Adam Gopnik surveys a year’s worth of books about the Internet in the new New Yorker. “A series of books explaining why books no longer matter is a paradox that Chesterton would have found implausible,” he says, and goes on from there. Like other such New Yorker surveys, reading this one feels something like taking a walk through the woods with a charming, clever, and jaded nature guide – “The squirrel is renowned as an industrious creature, but let’s not forget that it is also a flighty one” – but toward the end Gopnik makes a particularly penetrating point:
What we live in is not the age of the extended mind but the age of the inverted self. … A social network is crucially different from a social circle, since the function of a social circle is to curb our appetites and of a network to extend them.

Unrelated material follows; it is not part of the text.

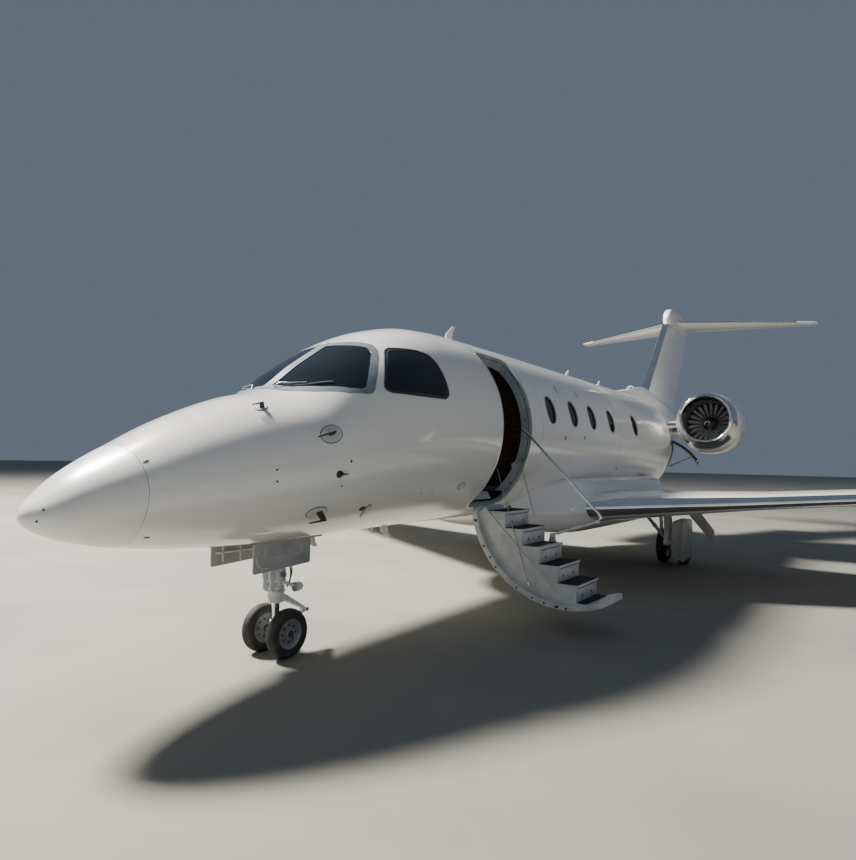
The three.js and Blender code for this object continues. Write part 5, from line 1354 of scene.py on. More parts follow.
engine = {
    "y": 1.917, "z": 2.79, "lip": 11.99, "lift": 0.085, "liftEnd": 12.66, "toe": 3,
    # radius, station
    "lipRing": [(0.45, 12.2297), (0.451, 12.15), (0.455, 12.08), (0.466, 12.018), (0.484, 11.993), (0.503, 11.999),
        (0.524, 12.025), (0.545, 12.065), (0.572, 12.14), (0.595, 12.2297)],
    "cowl": [(0.4505, 12.2305), (0.5, 12.2303), (0.595, 12.2303), (0.6, 12.245), (0.64, 12.48), (0.65, 12.85),
        (0.64, 13.3), (0.595, 13.9), (0.515, 14.6), (0.44, 15.296), (0.4325, 15.3), (0.425, 15.296), (0.47, 14.6),
        (0.52, 13.9), (0.52, 13.05), (0.472, 12.94), (0.468, 12.56)],
    "core": [(0, 12.945), (0.14, 12.945), (0.14, 13.06), (0.5197, 13.09), (0.5197, 13.9), (0.33, 14.45),
        (0.245, 15.24), (0.238, 15.24), (0.3, 14.5), (0.16, 14.6), (0, 14.6)],
    "cone": [(0.2, 14.7), (0.185, 15.0), (0.15, 15.24), (0.07, 15.46), (0, 15.6)],
    "hub": [(0, 12.44), (0.03, 12.455), (0.07, 12.51), (0.11, 12.61), (0.135, 12.7), (0.14, 12.75), (0.14, 12.9447),
        (0, 12.9447)],
    "fan": 12.82, "fanTip": 0.4555, "blades": 22, "chord": 0.088, "blade": 0.008, "twist": (30, 62),
    "vanes": 28, "pylonZ": 2.745, "pylonLead": 12.49, "pylonChord": 2.6, "pylonPolished": 0.05,
    "vane": {"station": 12.975, "long": 0.07, "thick": 0.004, "from": 0.13, "to": 0.467},
    # radius, station and thickness of the beads on the lip
    "beads": [("lip_bead", 0.466, 12.016, 0.009, "chrome"), ("lip_groove", 0.53, 12.034, 0.0045, "darkTrim")],
    # radius, start and end of the near-black painted shade inside the duct
    "duct": [(0.5, 11.9, 12.98), (0.53, 12.98, 13.95), (0.43, 13.9, 15.4)],
    # y, leading edge, chord, thickness ratio
    "pylon": [(0.55, 12.55, 2.57, 0.114), (1.33, 12.486, 2.634, 0.106)],
}


def smoothProfile(points, count):
    points = [Vector(p) for p in points]
    return [catmull(points, i / count) for i in range(count + 1)]


# Lifts the inlet, turns the engine outward and puts it on its side
def hang(bm, side, lifted=True):
    turn = placed((noseTip - engine["lip"], engine["y"], 0)) @ rolled(engine["toe"], "Z")
    turn = turn @ placed((engine["lip"] - noseTip, 0, 0))
    for v in bm.verts:
        if lifted:
            t = max(0, (engine["liftEnd"] - noseTip + v.co.x) / (engine["liftEnd"] - engine["lip"]))
            v.co.z += engine["lift"] * t * t
        v.co = mirrored(turn @ v.co, side)
    bmesh.ops.recalc_face_normals(bm, faces=bm.faces)
    return bm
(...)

Everything once inside is outside, a click away; much that used to be outside is inside, experienced in solitude. And so the peacefulness, the serenity that we feel away from the Internet, and which all the Better-Nevers [that’s my clan!] rightly testify to, has less to do with being no longer harried by others than with being less oppressed by the force of your own inner life. Shut off your computer, and your self stops raging quite as much or quite as loud.
The idea that social networks have the effect of turning up rather than turning down the volume of our self-consciousness seems to me precisely right. The Net turns the social instinct inward, which ends up fencing in rather than freeing the self.